Doch auch wenn es Applaus ihrer Wählerschaft verspricht, macht es sich Schulze zu einfach. Wer die Schuld einzig bei den Bauern ablädt, ignoriert vieles. Zum Beispiel, dass Landwirtschaft in Deutschland sehr unterschiedlich ist. Und dass sich zuletzt viel getan hat. Zurück zu den Bienen: In Deutschland gibt es inzwischen 150 000 Hektar Blühstreifen, viele werden von Landwirten bereitgestellt. Insbesondere in Bayern und Baden-Württemberg hat man sich zudem auf mehr Bienenschutz geeinigt.
Zudem werden die Auflagen für die Landwirte laufend höher: Sie müssen schärfere Düngeregeln umsetzen, ihre Produktion dem Klimawandel anpassen und sich der Kritik stellen. Viele haben aufgegeben, andere stellen aus Frust grüne Kreuze auf. Dabei könnten Bauern perfekte Partner für den Landschafts- und Naturschutz sein. Landwirte haben unser Land geprägt, sie können es auch pflegen. Dazu müsste es sich aber auch finanziell lohnen.

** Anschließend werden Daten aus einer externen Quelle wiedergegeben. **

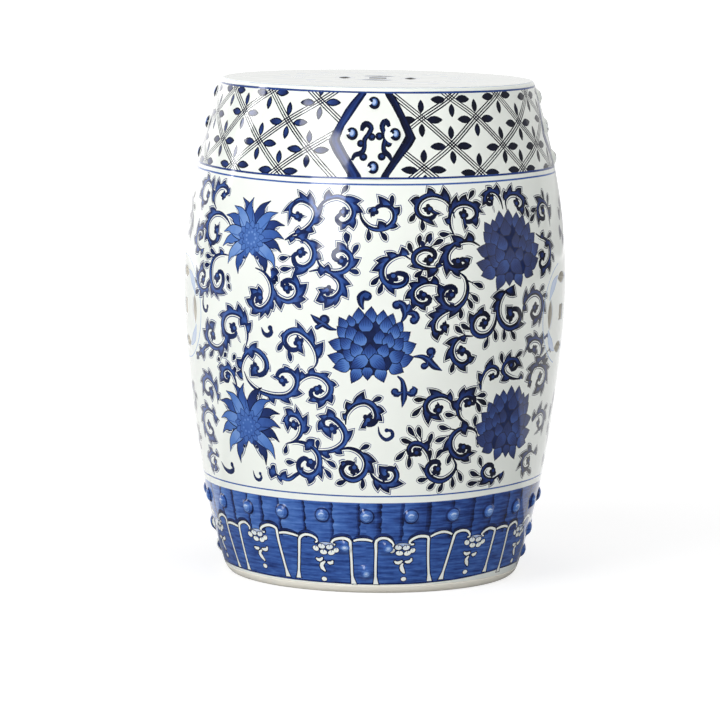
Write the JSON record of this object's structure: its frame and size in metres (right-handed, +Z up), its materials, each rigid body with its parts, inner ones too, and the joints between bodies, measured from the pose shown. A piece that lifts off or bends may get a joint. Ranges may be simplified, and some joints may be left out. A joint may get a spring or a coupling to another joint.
{
  "type": "ceramic garden stool",
  "caption": "Barrel-shaped glazed garden stool with a flat pierced seat, coin piercings in the sides, applied bosses and a bare foot ring.",
  "frame": {"origin": "centre of the foot ring on the ground", "axes": "+Z up along the axis of the barrel, front panel towards -Y, pierced coins towards +X and -X"},
  "size_m": [0.3504, 0.3506, 0.455],
  "materials": {
    "painted_glaze": "glossy clear glaze over white slip with cobalt painting",
    "white_glaze": "glossy white glaze",
    "blue_boss": "glossy cobalt wash",
    "ringed_boss": "glossy white glaze with a cobalt ring",
    "bare_clay": "unglazed fired clay"
  },
  "bodies": {
    "root": {"barrel_wall": "painted_glaze", "seat_slab": "white_glaze", "foot_ring": "bare_clay", "ring_boss_01": "blue_boss", "ring_boss_02": "blue_boss", "ring_boss_03": "blue_boss", "ring_boss_04": "blue_boss", "ring_boss_05": "blue_boss", "ring_boss_06": "blue_boss", "ring_boss_07": "blue_boss", "ring_boss_08": "blue_boss", "ring_boss_09": "blue_boss", "ring_boss_10": "blue_boss", "ring_boss_11": "blue_boss", "ring_boss_12": "blue_boss", "ring_boss_13": "blue_boss", "ring_boss_14": "blue_boss", "ring_boss_15": "blue_boss", "ring_boss_16": "blue_boss", "ring_boss_17": "blue_boss", "ring_boss_18": "blue_boss", "ring_boss_19": "blue_boss", "ring_boss_20": "blue_boss", "ring_boss_21": "blue_boss", "ring_boss_22": "blue_boss", "ring_boss_23": "blue_boss", "ring_boss_24": "blue_boss", "front_foot_boss_left": "blue_boss", "front_foot_boss_right": "blue_boss", "front_foot_boss_bottom": "blue_boss", "right_foot_boss_left": "blue_boss", "right_foot_boss_right": "blue_boss", "right_foot_boss_bottom": "blue_boss", "back_foot_boss_left": "blue_boss", "back_foot_boss_right": "blue_boss", "back_foot_boss_bottom": "blue_boss", "left_foot_boss_left": "blue_boss", "left_foot_boss_right": "blue_boss", "left_foot_boss_bottom": "blue_boss", "front_panel_boss_top": "ringed_boss", "front_panel_boss_left": "ringed_boss", "front_panel_boss_right": "ringed_boss", "front_panel_boss_bottom": "ringed_boss", "right_panel_boss_top": "ringed_boss", "right_panel_boss_left": "ringed_boss", "right_panel_boss_right": "ringed_boss", "right_panel_boss_bottom": "ringed_boss", "back_panel_boss_top": "ringed_boss", "back_panel_boss_left": "ringed_boss", "back_panel_boss_right": "ringed_boss", "back_panel_boss_bottom": "ringed_boss", "left_panel_boss_top": "ringed_boss", "left_panel_boss_left": "ringed_boss", "left_panel_boss_right": "ringed_boss", "left_panel_boss_bottom": "ringed_boss"}
  },
  "joints": []
}
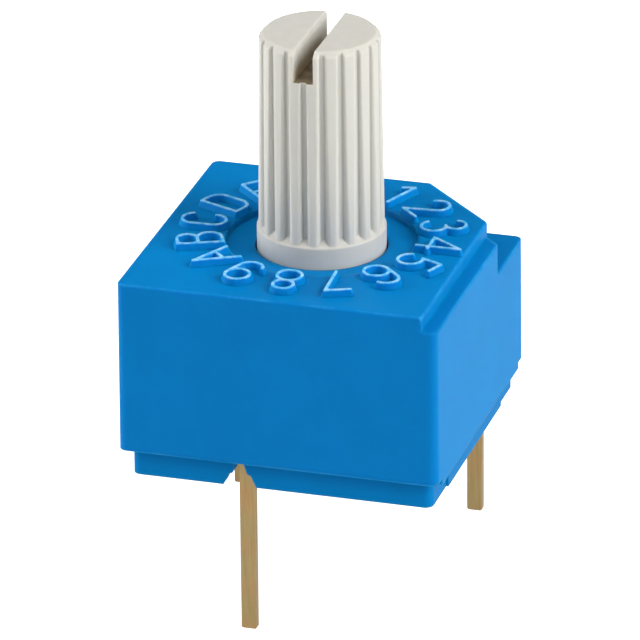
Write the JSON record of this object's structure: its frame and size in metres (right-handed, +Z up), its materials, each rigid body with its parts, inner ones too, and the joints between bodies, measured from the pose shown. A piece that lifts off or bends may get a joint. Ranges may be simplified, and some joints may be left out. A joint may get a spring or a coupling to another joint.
{
  "type": "rotary dip switch",
  "caption": "Square blue board-mounted rotary coded switch with a tall grey ridged shaft, screwdriver slot, hexadecimal dial and straight solder pins.",
  "frame": {"origin": "centre of the pin grid, on the plane of the circuit board that the foot stands on", "axes": "+Z up along the shaft's axis, away from the board; -Y towards the common pin's row; +X towards the side with the low ledge"},
  "size_m": [0.01, 0.01, 0.0184],
  "materials": {
    "blue_cap": "fine moulded satin",
    "blue_base": "fine moulded satin",
    "resin": "self-levelled potting",
    "grey_rotor": "moulded, faintly grained",
    "gold_plate": "gold-plated stamping",
    "seal_rubber": "greased rubber",
    "washer_plastic": "punched film",
    "spring_steel": "rolled strip",
    "pin_metal": "thinly plated stamping",
    "contact_metal": "plated spring bronze"
  },
  "bodies": {
    "case": {"housing": "blue_cap", "base": "blue_base", "seal_resin": "resin", "shaft_seal": "seal_rubber", "thrust_washer": "washer_plastic", "detent_spring": "spring_steel", "terminal_c": "pin_metal", "terminal_1": "pin_metal", "terminal_2": "pin_metal", "terminal_4": "pin_metal", "terminal_8": "pin_metal", "spring_c": "contact_metal", "spring_1": "contact_metal", "spring_2": "contact_metal", "spring_4": "contact_metal", "spring_8": "contact_metal"},
    "turning_part": {"rotor": "grey_rotor", "code_plate": "gold_plate"}
  },
  "joints": [
    {"name": "shaft_turn", "type": "hinge", "parent": "case", "child": "turning_part", "pos_m": [0, 0, 0.0064], "axis": [0, 0, 1], "continuous": true, "deforming": ["detent_spring"]}
  ]
}
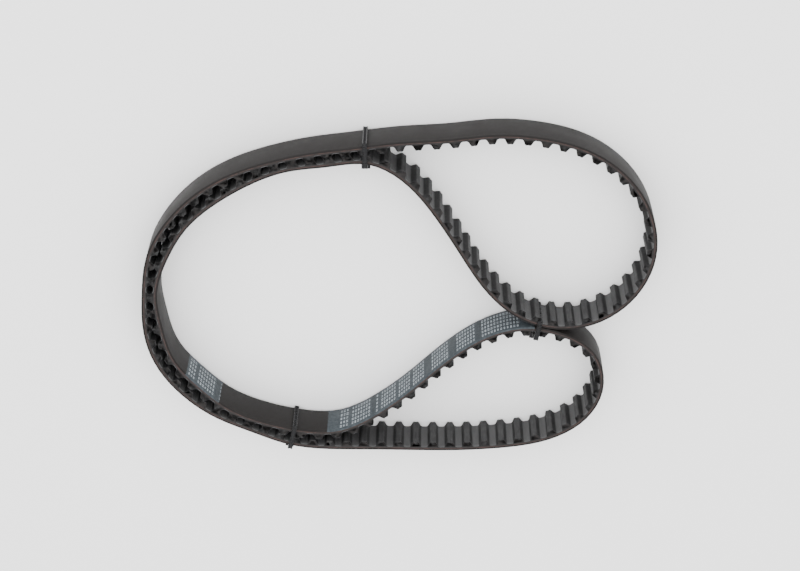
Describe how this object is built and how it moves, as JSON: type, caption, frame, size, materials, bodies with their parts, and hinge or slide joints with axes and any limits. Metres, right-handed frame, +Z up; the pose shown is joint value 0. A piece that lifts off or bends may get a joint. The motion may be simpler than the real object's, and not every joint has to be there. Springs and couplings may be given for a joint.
{
  "type": "timing belt",
  "caption": "Endless toothed rubber timing belt, folded into a crescent and two lobes and held by three cable ties.",
  "frame": {"origin": "on the ground under the middle of the folded belt's bounding box", "axes": "+Z up along the belt's width, +X from the crescent towards the two lobes"},
  "size_m": [0.2729, 0.1954, 0.025],
  "materials": {
    "backing_band": "matte",
    "tensile_cord_layer": "matte",
    "tooth_band": "matte",
    "tooth_facing": "matte",
    "tie_nylon": "semi-gloss"
  },
  "bodies": {
    "belt": {"backing_band": "backing_band", "tensile_cord_layer": "tensile_cord_layer", "tooth_band": "tooth_band", "tooth_facing": "tooth_facing"},
    "top_tie": {"top_tie_strap": "tie_nylon"},
    "top_tie_pawl": {"top_tie_pawl": "tie_nylon"},
    "bottom_tie": {"bottom_tie_strap": "tie_nylon"},
    "bottom_tie_pawl": {"bottom_tie_pawl": "tie_nylon"},
    "middle_tie": {"middle_tie_strap": "tie_nylon"},
    "middle_tie_pawl": {"middle_tie_pawl": "tie_nylon"}
  },
  "joints": [
    {"name": "top_tie_slide", "type": "slide", "parent": "belt", "child": "top_tie", "axis": [0.9989, 0.0467, 0], "range_m": [-0.005, 0.0004]},
    {"name": "top_tie_pawl_hinge", "type": "hinge", "parent": "top_tie", "child": "top_tie_pawl", "pos_m": [-0.01782, 0.07663, 0.0132], "axis": [-0.9989, -0.0467, 0], "range_deg": [0, 10], "stiffness_Nm_per_rad": 0.002},
    {"name": "bottom_tie_slide", "type": "slide", "parent": "belt", "child": "bottom_tie", "axis": [0.9806, -0.1962, 0], "range_m": [-0.005, 0.0044]},
    {"name": "bottom_tie_pawl_hinge", "type": "hinge", "parent": "bottom_tie", "child": "bottom_tie_pawl", "pos_m": [-0.05725, -0.09351, 0.0132], "axis": [-0.9806, 0.1962, 0], "range_deg": [0, 10], "stiffness_Nm_per_rad": 0.002},
    {"name": "middle_tie_slide", "type": "slide", "parent": "belt", "child": "middle_tie", "axis": [0.983, -0.1837, 0], "range_m": [-0.0001, 0.0005]},
    {"name": "middle_tie_pawl_hinge", "type": "hinge", "parent": "middle_tie", "child": "middle_tie_pawl", "pos_m": [0.07498, -0.02155, 0.0132], "axis": [-0.983, 0.1837, 0], "range_deg": [0, 10], "stiffness_Nm_per_rad": 0.002}
  ]
}
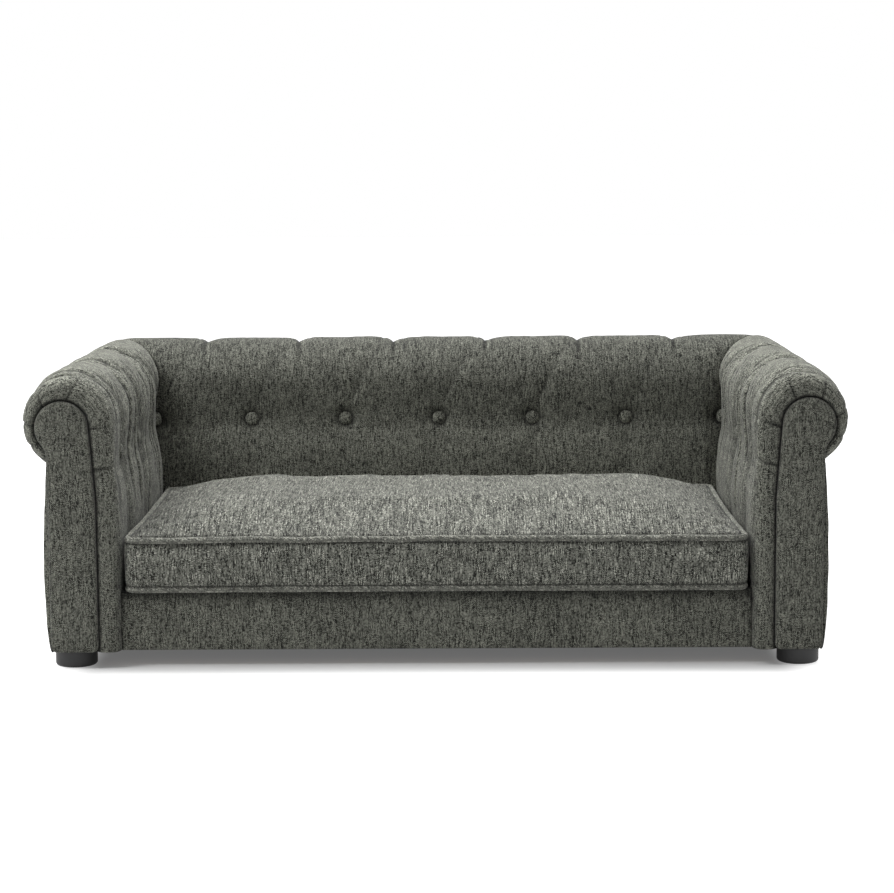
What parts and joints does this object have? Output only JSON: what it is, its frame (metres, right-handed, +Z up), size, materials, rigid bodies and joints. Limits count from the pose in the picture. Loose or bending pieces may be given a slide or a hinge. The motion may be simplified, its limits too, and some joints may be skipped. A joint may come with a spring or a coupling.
{
  "type": "dog sofa bed",
  "caption": "Low pet sofa with rolled arms, tufted pads with covered buttons, a loose welted seat cushion and short round feet.",
  "frame": {"origin": "middle of the footprint, on the floor under the feet", "axes": "+X along the width to the right as seen from the front, +Y to the back, +Z up"},
  "size_m": [1.06, 0.6, 0.384],
  "materials": {
    "frame_wood": "sawn, unfinished",
    "plywood": "sanded, unfinished",
    "foam": "open-cell foam",
    "foot_plastic": "satin black",
    "steel": "zinc plated",
    "brass": "turned",
    "zip_black": "woven tape and nylon coil",
    "dust_cloth": "non-woven cloth",
    "cushion_fabric": "slubby grey weave",
    "sofa_fabric": "slubby grey weave"
  },
  "bodies": {
    "root": {"arm_base_rail_left": "frame_wood", "arm_base_rail_right": "frame_wood", "back_base_rail": "frame_wood", "front_rail": "frame_wood", "rear_rail": "frame_wood", "side_rail_left": "frame_wood", "side_rail_right": "frame_wood", "deck_slats": "frame_wood", "seat_deck": "plywood", "arm_front_board_left": "frame_wood", "arm_front_board_right": "frame_wood", "arm_posts_left": "frame_wood", "arm_posts_right": "frame_wood", "back_posts": "frame_wood", "corner_posts": "frame_wood", "arm_top_rail_left": "frame_wood", "arm_top_rail_right": "frame_wood", "back_top_rail": "frame_wood", "arm_roll_core_left": "foam", "arm_roll_core_right": "foam", "back_roll_core": "foam", "arm_inner_board_left": "plywood", "arm_inner_board_right": "plywood", "back_inner_board": "plywood", "arm_pad_left": "sofa_fabric", "arm_pad_right": "sofa_fabric", "back_pad": "sofa_fabric", "facing_board_left": "plywood", "facing_board_right": "plywood", "arm_facing_left": "sofa_fabric", "arm_facing_right": "sofa_fabric", "outer_arm_panel_left": "sofa_fabric", "outer_arm_panel_right": "sofa_fabric", "outer_back_panel": "sofa_fabric", "front_rail_panel": "sofa_fabric", "back_buttons": "sofa_fabric", "arm_buttons_left": "sofa_fabric", "arm_buttons_right": "sofa_fabric", "corner_buttons": "sofa_fabric", "dust_cover": "dust_cloth", "foot_front_left": "foot_plastic", "foot_front_right": "foot_plastic", "foot_rear_left": "foot_plastic", "foot_rear_right": "foot_plastic", "foot_bolts": "steel", "foot_inserts": "brass", "deck_screws": "steel"},
    "cushion": {"cushion_cover": "cushion_fabric", "cushion_foam": "foam", "cushion_top_welt": "cushion_fabric", "cushion_bottom_welt": "cushion_fabric", "zip_tapes": "zip_black", "zip_teeth": "zip_black"},
    "zip_slider": {"zip_slider": "steel"},
    "zip_pull": {"zip_pull": "steel"}
  },
  "joints": [
    {"name": "cushion_lift", "type": "slide", "parent": "root", "child": "cushion", "axis": [0, 0, 1], "range_m": [0, 0.3]},
    {"name": "zip_slide", "type": "slide", "parent": "cushion", "child": "zip_slider", "axis": [-1, 0, 0], "range_m": [0, 0.576]},
    {"name": "zip_pull_swing", "type": "hinge", "parent": "zip_slider", "child": "zip_pull", "pos_m": [0.288, 0.1686, 0.13365], "axis": [0, 1, 0], "range_deg": [-80, 80]}
  ]
}
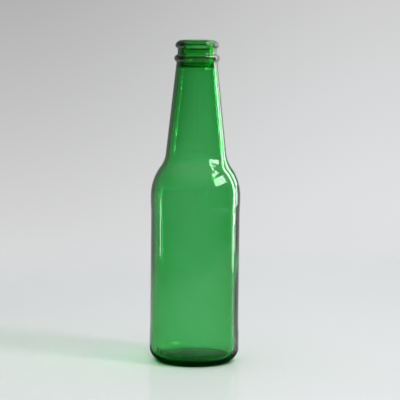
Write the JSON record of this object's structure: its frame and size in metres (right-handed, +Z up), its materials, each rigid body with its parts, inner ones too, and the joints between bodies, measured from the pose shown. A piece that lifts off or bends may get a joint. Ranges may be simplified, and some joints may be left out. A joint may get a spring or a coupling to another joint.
{
  "type": "beer bottle",
  "caption": "Empty long-neck bottle of clear green glass, with a recessed label panel, a push-up base and a crown-cap finish.",
  "frame": {"origin": "centre of the ring that the bottle stands on, on the floor plane", "axes": "+Z up the bottle's axis towards the mouth; the front faces -Y, and the raised bars on the heel are at the front left"},
  "size_m": [0.055, 0.055, 0.1965],
  "materials": {
    "green_glass": "clear green container glass, smooth and glossy, with slightly wavy inner walls"
  },
  "bodies": {
    "root": {"bottle": "green_glass"}
  },
  "joints": []
}
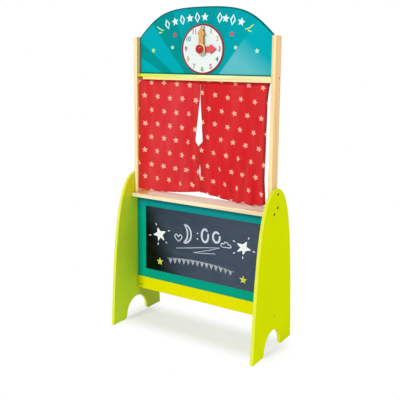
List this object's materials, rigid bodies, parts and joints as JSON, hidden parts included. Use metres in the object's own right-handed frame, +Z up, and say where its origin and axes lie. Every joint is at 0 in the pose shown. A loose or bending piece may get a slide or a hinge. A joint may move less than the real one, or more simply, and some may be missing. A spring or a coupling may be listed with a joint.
{
  "type": "puppet theater stand",
  "caption": "Free-standing puppet theater for a child: two side panels on arched feet, a stage shelf over a chalkboard, posts with a round header and toy clock, and sliding curtains.",
  "frame": {"origin": "on the floor, in the middle between the side panels", "axes": "+Z up, the stage and the chalkboard face -Y, +X to the right of someone who looks at the stage"},
  "size_m": [0.62, 0.3, 1.205],
  "materials": {
    "lime_paint": "satin paint on board",
    "teal_paint": "satin paint on board",
    "chalk_coat": "chalkboard paint with a soft sheen",
    "pine": "clear lacquered pine",
    "dial_white": "printed white board",
    "red_paint": "gloss paint on wood",
    "orange_paint": "gloss paint on wood",
    "zinc_steel": "zinc plated",
    "black_steel": "black oxide",
    "red_cloth": "light woven cotton with small printed stars"
  },
  "bodies": {
    "stand": {"side_panel_left": "lime_paint", "side_panel_right": "lime_paint", "bottom_rail": "lime_paint", "chalkboard_panel": "teal_paint", "chalk_sheet": "chalk_coat", "stage_shelf": "pine", "post_left": "pine", "post_right": "pine", "top_rail": "pine", "curtain_lath": "pine", "header_board": "teal_paint", "curtain_rod": "pine", "curtain_left": "red_cloth", "curtain_right": "red_cloth", "clock_dial": "dial_white", "dial_spacer": "zinc_steel", "hand_spacer": "zinc_steel", "hub_disc": "pine", "clock_knob": "red_paint", "clock_axle": "zinc_steel", "axle_washer": "zinc_steel", "axle_nut": "zinc_steel", "post_bolt_left_1": "black_steel", "post_bolt_left_2": "black_steel", "post_bolt_right_1": "black_steel", "post_bolt_right_2": "black_steel", "shelf_bolt_left": "black_steel", "shelf_bolt_right": "black_steel", "rail_bolt_left": "black_steel", "rail_bolt_right": "black_steel", "top_rail_screw_left": "black_steel", "top_rail_screw_right": "black_steel", "barrel_nut_left": "zinc_steel", "barrel_nut_right": "zinc_steel", "shelf_dowel_left": "pine", "shelf_dowel_right": "pine", "board_dowel_lower_left": "pine", "board_dowel_lower_right": "pine", "board_dowel_upper_left": "pine", "board_dowel_upper_right": "pine"},
    "hour_hand_body": {"hour_hand": "red_paint"},
    "minute_hand_body": {"minute_hand": "orange_paint"},
    "left_curtain_edge": {"curtain_hem_left": "red_cloth"},
    "right_curtain_edge": {"curtain_hem_right": "red_cloth"}
  },
  "joints": [
    {"name": "hour_hand_turn", "type": "hinge", "parent": "stand", "child": "hour_hand_body", "pos_m": [0, -0.0052, 1.0565], "axis": [0, 1, 0], "continuous": true},
    {"name": "minute_hand_turn", "type": "hinge", "parent": "stand", "child": "minute_hand_body", "pos_m": [0, -0.0108, 1.0565], "axis": [0, 1, 0], "continuous": true},
    {"name": "left_curtain_slide", "type": "slide", "parent": "stand", "child": "left_curtain_edge", "axis": [-1, 0, 0], "range_m": [0, 0.18], "deforming": ["curtain_left"]},
    {"name": "right_curtain_slide", "type": "slide", "parent": "stand", "child": "right_curtain_edge", "axis": [1, 0, 0], "range_m": [0, 0.18], "deforming": ["curtain_right"]}
  ]
}
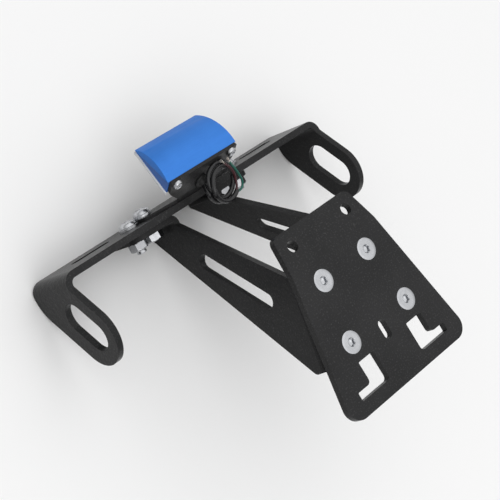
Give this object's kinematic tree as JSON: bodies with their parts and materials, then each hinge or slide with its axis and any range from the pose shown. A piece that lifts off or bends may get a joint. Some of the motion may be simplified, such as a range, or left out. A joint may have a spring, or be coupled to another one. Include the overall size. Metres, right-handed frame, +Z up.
{
  "type": "tail tidy",
  "caption": "Black bent-sheet tail tidy: top plate, two slotted arms, a bar with slotted ears for indicators, and a small blue number plate lamp.",
  "frame": {"origin": "on the top face of the mounting plate, on its centre line, midway between the front and rear pairs of countersunk screws", "axes": "+X to the right ear seen from behind the number plate side forward, +Y rearward along the plate, +Z up out of the plate's top face"},
  "size_m": [0.2064, 0.1799, 0.1188],
  "materials": {
    "black_coat": "satin powder coat with a fine grain",
    "zinc": "bright zinc plate",
    "blue_anodised": "satin blue anodised",
    "dark_blue": "blue anodised, in shade",
    "lens": "milky clear, moulded",
    "board": "green lacquered board",
    "led": "pale yellow silicone",
    "rubber": "matt black",
    "cable_black": "smooth black sheath",
    "wire_green": "smooth insulation",
    "wire_red": "smooth insulation"
  },
  "bodies": {
    "root": {"mounting_plate": "black_coat", "left_arm": "black_coat", "right_arm": "black_coat", "indicator_bar": "black_coat", "plate_screws": "zinc", "plate_washers": "zinc", "plate_nuts": "zinc", "arm_bolts": "zinc", "arm_bolt_washers": "zinc", "arm_nuts": "zinc", "lamp_bracket": "black_coat", "lamp_cover": "blue_anodised", "lamp_body": "dark_blue", "lamp_lens": "lens", "lamp_board": "board", "lamp_leds": "led", "lamp_screws": "zinc", "lead_grommet": "rubber", "lead_coil": "cable_black", "lamp_lead": "cable_black", "green_wire": "wire_green", "red_wire": "wire_red"}
  },
  "joints": []
}
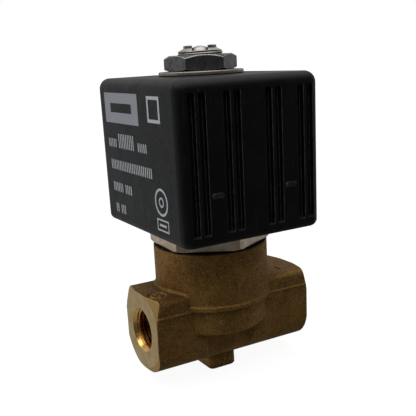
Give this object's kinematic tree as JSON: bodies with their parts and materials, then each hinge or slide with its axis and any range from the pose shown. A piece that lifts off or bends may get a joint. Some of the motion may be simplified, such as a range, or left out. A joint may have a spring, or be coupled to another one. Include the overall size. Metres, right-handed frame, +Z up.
{
  "type": "solenoid valve",
  "caption": "Two-port brass solenoid valve with a round neck, a hexagonal tube base and a block-shaped moulded coil held by a nut.",
  "frame": {"origin": "middle of the foot lug's underside, on the axis of the armature tube", "axes": "+Z up along the armature tube, +X along the port axis from the inlet to the outlet, -Y towards the coil's grooved face"},
  "size_m": [0.0547, 0.0675, 0.1014],
  "materials": {
    "forged_brass": "shot-blasted forging, machined end faces",
    "plated_steel": "turned and milled",
    "stainless_tube": "drawn tube",
    "core_steel": "turned ferritic stainless steel",
    "spring_steel": "drawn wire",
    "black_rubber": "moulded",
    "black_moulding": "satin moulded plastic",
    "spool_plastic": "moulded",
    "copper": "enamelled or bare copper",
    "yoke_steel": "pressed strip",
    "tinned_brass": "tinned sheet",
    "turned_brass": "turned"
  },
  "bodies": {
    "valve": {"valve_body": "forged_brass", "tube_base": "plated_steel", "flange_gasket": "black_rubber", "spigot_o_ring": "black_rubber", "guide_tube": "stainless_tube", "fixed_core": "core_steel", "shading_ring": "copper", "plunger_spring": "spring_steel", "coil_washer": "plated_steel", "coil_nut": "plated_steel"},
    "plunger": {"plunger": "core_steel", "seal_disc": "black_rubber"},
    "coil": {"coil_housing": "black_moulding", "coil_bobbin": "spool_plastic", "coil_winding": "copper", "yoke_frame": "yoke_steel", "winding_leads": "copper", "power_blades": "tinned_brass", "earth_blade": "tinned_brass", "plug_screw_insert": "turned_brass", "coil_lower_seal": "black_rubber", "coil_upper_seal": "black_rubber"}
  },
  "joints": [
    {"name": "plunger_lift", "type": "slide", "parent": "valve", "child": "plunger", "axis": [0, 0, 1], "range_m": [0, 0.0016], "stiffness_N_per_m": 400, "springref_m": -0.006, "deforming": ["plunger_spring"]},
    {"name": "coil_swivel", "type": "hinge", "parent": "valve", "child": "coil", "pos_m": [0, 0, 0.0701], "axis": [0, 0, 1], "continuous": true}
  ]
}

Und hier wäre die Politik zuständig, die ebenfalls ihren Teil zur Artenarmut beigetragen hat: Sie ist für die Fehlleitung der EU-Agrarmilliarden zuständig, hat mit der Biogasförderung großflächige Maiswüsten erschaffen und die FFH-Vorgaben der EU jahrelang ignoriert.
Es gibt viele weitere Gründe für das Verschwinden von Insekten und Vögeln hierzulande: der ungebremste Flächenfraß, die Lichtemissionen nächtlich erstrahlender Gebäude, die Raubzüge von Katzen.
Landwirtschaft ist eine wichtige Ursache für Artenschwund. Aber es ist nicht die einzige. Will Svenja Schulze den Dialog, sollte sie das einräumen.